The Italian 16th-century philosopher and mystic Giordano Bruno devised and drew various geometric figures to which he ascribed human qualities: for the reasoning intellect, for thought, and others. A full two centuries after Bruno’s time, the German scientist Ernst Chladni developed a means to make unseen harmonics visible by striking with a violin bow the edge of a metal plate that had been scattered with sand. These Chladni patterns mysteriously mirror Bruno’s figures, and both the patterns and the figures powerfully suggest the hidden harmonies which permeate all things.
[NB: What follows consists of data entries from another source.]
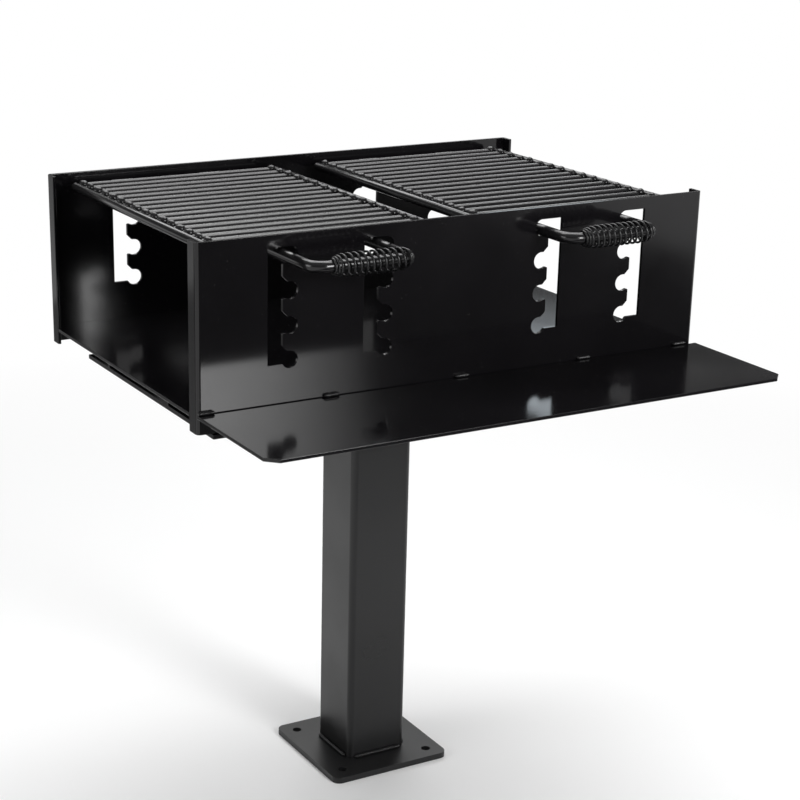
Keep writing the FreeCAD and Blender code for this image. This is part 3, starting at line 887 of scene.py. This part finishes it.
def wound_grip_tree():
    tree, given = new_tree("wound_grip", {
        "Points": "NodeSocketInt", "Points per turn": "NodeSocketFloat",
        "Turns": "NodeSocketFloat", "Close turns": "NodeSocketFloat",
        "Taper turns": "NodeSocketFloat", "Close pitch": "NodeSocketFloat",
        "Open pitch": "NodeSocketFloat", "End coil radius": "NodeSocketFloat",
        "Open coil radius": "NodeSocketFloat", "Wire radius": "NodeSocketFloat",
        "Start": "NodeSocketVector", "Straight length": "NodeSocketFloat",
        "Bend radius": "NodeSocketFloat", "Material": "NodeSocketMaterial",
    })
    line = add_node(tree, "GeometryNodeMeshLine", {
        "Count": given["Points"],
    }, mode="OFFSET").outputs[0]
    line = add_node(tree, "GeometryNodeMeshToCurve", {"Mesh": line}).outputs[0]
    index = add_node(tree, "GeometryNodeInputIndex").outputs[0]
    turn = node_math(tree, "DIVIDE", index, given["Points per turn"])
    turn = node_math(tree, "MINIMUM", turn, given["Turns"])
    # The coil widens from both ends to its open turns.
    turns_left = node_math(tree, "SUBTRACT", given["Turns"], turn)
    from_end = node_math(tree, "MINIMUM", turn, turns_left)
    from_end = node_math(tree, "MINIMUM", from_end, given["Taper turns"])
    share = node_math(tree, "DIVIDE", from_end, given["Taper turns"])
    widening = node_math(tree, "SUBTRACT", given["Open coil radius"], given["End coil radius"])
    widening = node_math(tree, "MULTIPLY", widening, share)
    radius = node_math(tree, "ADD", given["End coil radius"], widening)
    # Its pitch is close at both ends and open between.
    close_before = node_math(tree, "MINIMUM", turn, given["Close turns"])
    last_close = node_math(tree, "SUBTRACT", given["Turns"], given["Close turns"])
    close_after = node_math(tree, "SUBTRACT", turn, last_close)
    close_after = node_math(tree, "MAXIMUM", close_after, 0.0)
    closely = node_math(tree, "ADD", close_before, close_after)
    openly = node_math(tree, "SUBTRACT", turn, closely)
    close_length = node_math(tree, "MULTIPLY", closely, given["Close pitch"])
    open_length = node_math(tree, "MULTIPLY", openly, given["Open pitch"])
    along = node_math(tree, "ADD", close_length, open_length)
    along = node_math(tree, "ADD", along, given["Wire radius"])
    angle = node_math(tree, "MULTIPLY", turn, 2 * math.pi)
    outwards = node_math(tree, "MULTIPLY", node_math(tree, "SINE", angle), radius)
    upwards = node_math(tree, "MULTIPLY", node_math(tree, "COSINE", angle), radius)
    # Past the straight part of the bar, the coil follows the bend.
    on_bar = node_math(tree, "MINIMUM", along, given["Straight length"])
    past_bar = node_math(tree, "SUBTRACT", along, on_bar)
    bend = node_math(tree, "DIVIDE", past_bar, given["Bend radius"])
    reach = node_math(tree, "ADD", given["Bend radius"], outwards)
    across = node_math(tree, "MULTIPLY", reach, node_math(tree, "SINE", bend))
    across = node_math(tree, "ADD", on_bar, across)
    deep = node_math(tree, "MULTIPLY", reach, node_math(tree, "COSINE", bend))
    deep = node_math(tree, "SUBTRACT", given["Bend radius"], deep)
    offset = add_node(tree, "ShaderNodeCombineXYZ", {0: across, 1: deep, 2: upwards}).outputs[0]
    place = add_node(tree, "ShaderNodeVectorMath", {
        0: given["Start"], 1: offset,
    }, operation="ADD").outputs[0]
    line = add_node(tree, "GeometryNodeSetPosition", {
        "Geometry": line, "Position": place,
    }).outputs[0]
    section = round_section(tree, given["Wire radius"], wire_sides)
    wire = add_node(tree, "GeometryNodeCurveToMesh", {
        "Curve": line, "Profile Curve": section, "Fill Caps": True,
    }).outputs[0]
    close_tree(tree, wire, given["Material"])
    return tree


grip_coat = powder_coat(
    "satin_black_grip_wire", (0.008, 0.008, 0.0085), roughness=0.26,
    peel_size=0.9 * mm, peel_height=0.004 * mm, dust=0.2,
)
grip_tree = wound_grip_tree()
wire_radius = 1.6 * mm
wire_clearance = 0.05 * mm      # between the close turns and the bar
grip_radius = 16 * mm           # over the wire of the open turns
close_turns = 2.5
taper_turns = 3.3
close_pitch = 3.8 * mm
open_pitch = 9.2 * mm
grip_length = 117.3 * mm        # along the cross bar and a little round its right-hand bend
points_per_turn = 26
open_length = grip_length - 2 * wire_radius - 2 * close_turns * close_pitch
grip_turns = open_length / open_pitch + 2 * close_turns
for side in ("left", "right"):
    low, high = (Vector(corner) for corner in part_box(side + "_handle"))
    bar_start = low.x + leg_radius + handle_bend
    bar_end = high.x - leg_radius - handle_bend
    grip_start = bar_start
    if side == "left":
        grip_start = max(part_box(side + "_grip_spring")[0][0], bar_start)
    mesh = worked_by_tree(grip_tree, bpy.data.meshes.new("grip"), {
        "Points": int(grip_turns * points_per_turn) + 2,
        "Points per turn": float(points_per_turn), "Turns": grip_turns,
        "Close turns": close_turns, "Taper turns": taper_turns,
        "Close pitch": close_pitch, "Open pitch": open_pitch,
        "End coil radius": leg_radius + wire_radius + wire_clearance,
        "Open coil radius": grip_radius - wire_radius, "Wire radius": wire_radius,
        "Start": (grip_start, low.y + leg_radius, (low.z + high.z) / 2),
        "Straight length": bar_end - grip_start, "Bend radius": handle_bend,
        "Material": grip_coat,
    })
    add_piece(
        side + "_wound_grip", mesh, grip_coat, side + "_grate", "grip_wire",
        side + "_grip_spring",
    )
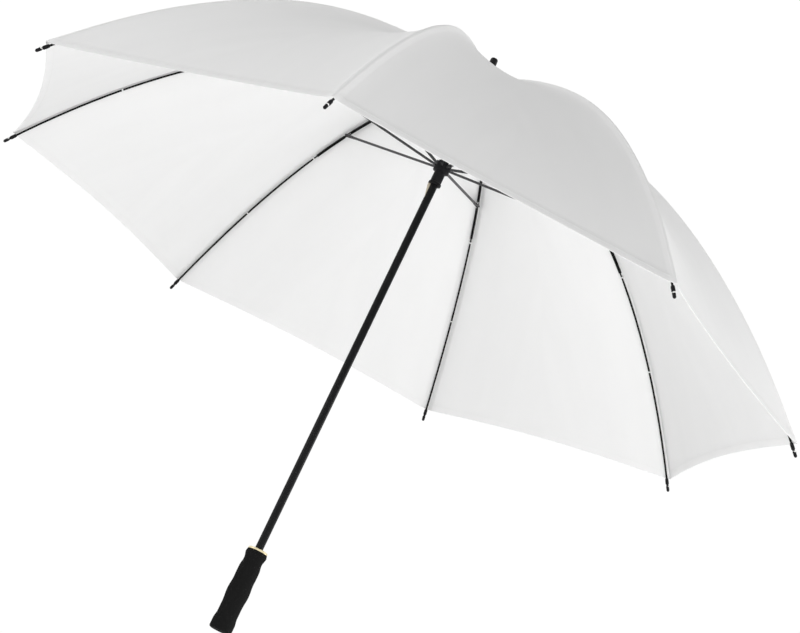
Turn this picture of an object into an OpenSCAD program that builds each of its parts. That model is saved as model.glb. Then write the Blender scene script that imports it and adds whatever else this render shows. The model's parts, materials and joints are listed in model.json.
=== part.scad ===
// Golf umbrella, open: steel shaft, two slotted hubs, eight ribs with stretchers,
// eight canopy gores and a foam grip. Millimetres, +Z up the shaft, origin at the
// centre of the grip's end face.

/* [Overall] */
// Height of the ferrule's tip above the grip's end
overall_length = 966; // [960:1:975]
// Distance of the rib tips from the shaft's axis
canopy_radius = 650; // [640:1:655]
// How far a rib falls from the crown to its tip
canopy_drop = 366; // [360:1:372]
// Height of the ribs' pivots in the crown
crown_z = 919; // [917:0.5:921]

/* [Shaft] */
// Outer radius of the shaft tube
shaft_r = 6; // [5.8:0.1:6]
// Wall of the shaft tube
shaft_wall = 0.8; // [0.7:0.1:0.9]
// Height of the shaft's lower end inside the grip
shaft_foot_z = 16; // [14:1:20]

/* [Hubs] */
// Outer radius of the slotted hubs
hub_r = 12.5; // [12.5:0.1:13]
// Radius of the wire ring that the rib and stretcher ends turn on
pivot_r = 10; // [10:0.05:10.1]
// Radius of the wire itself
wire_r = 0.6; // [0.5:0.05:0.6]
// Width of each slot in the hubs
slot_w = 4; // [4:0.05:4.1]
// Running clearance of the runner on the shaft
runner_clearance = 0.06; // [0.05:0.01:0.09]

/* [Ribs] */
// Distance from the shaft's axis to the stretcher's rivet
joint_r = 320; // [318:1:322]
// Distance from the shaft's axis to the end of the outer channel
crimp_r = 382; // [378:1:386]
// Width of the rib channel
channel_w = 3.6; // [3.5:0.05:3.6]
// Height of the rib channel
channel_h = 3.2; // [3:0.1:3.2]
// Thickness of the channel's sheet steel
channel_wall = 0.5; // [0.4:0.05:0.5]
// Radius of the spring steel rod
rod_r = 1.2; // [1.1:0.05:1.2]
// Radius of the rod beyond its crimped end
rod_wide_r = 1.6; // [1.4:0.05:1.6]
// Radius of the rivet through rib and stretcher
rivet_r = 0.7; // [0.6:0.05:0.7]

/* [Canopy] */
// How far a gore dips between its ribs, halfway out
gore_sag = 26; // [20:1:28]
// How far the hem curves in between two tips
hem_curve = 15; // [10:1:18]
// How far the hem hangs below the ribs between two tips
hem_drop = 12; // [8:1:14]
// Thickness given to the canopy's cloth
cloth_t = 1; // [0.8:0.1:1]

/* [Grip] */
// Height of the foam grip
grip_h = 124; // [122:1:126]
// Radius of the grip's waist
grip_r = 15.4; // [15.2:0.1:15.6]
// Radius of the grip's end
grip_end_r = 17; // [16.8:0.1:17.2]

/* [Hidden] */
RIBS = 8;
STEP = 360 / RIBS;
curve = 2.25;

// node names, rib by rib

tube_r = shaft_r - shaft_wall;
hub_floor = 2.4;
slot_root_r = 7.6;
eye_r = 1.9;
eye_hole_r = 0.85;
gap = 0.25;

// the rib's curve: level at the crown, falling ever faster to the tip
function drop(r) = canopy_drop * pow(r / canopy_radius, curve);
function slope(r) = canopy_drop * curve / canopy_radius * pow(r / canopy_radius, curve - 1);
function rib_z(r) = crown_z - drop(r);
function rib_angle(r) = atan(slope(r));
// a point at height h above the rib's middle line, square to it
function rib_point(r, h) =
    [r + h * sin(rib_angle(r)), rib_z(r) + h * cos(rib_angle(r))];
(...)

When I came to create an image based upon Bruno’s figure for love, for me the only option was to use Bruno’s own drawing, and this I have done. Centuries ahead of his time, Bruno’s progressive mind uniquely saw our cosmos as extending infinitely, abounding with worlds like our own which also harboured life, much as our current thinking – and the Hubble orbiting telescope – confirms. But in his day Bruno’s bold ideas set him on a collision course with the Church authorities. Imprisoned for heresy by the Papal Inquisition for eight years and periodically tortured, in February of the year 1600 he was at last led to the stake and burned, after which his ashes were dumped in the Tiber. To this day the Papal Office refuses to formally pardon Bruno. 

No earthly trace of Giordano Bruno remains, but his writings, ideas and drawings survive, enduring, like love itself, beyond the transience of life and mere mortal death.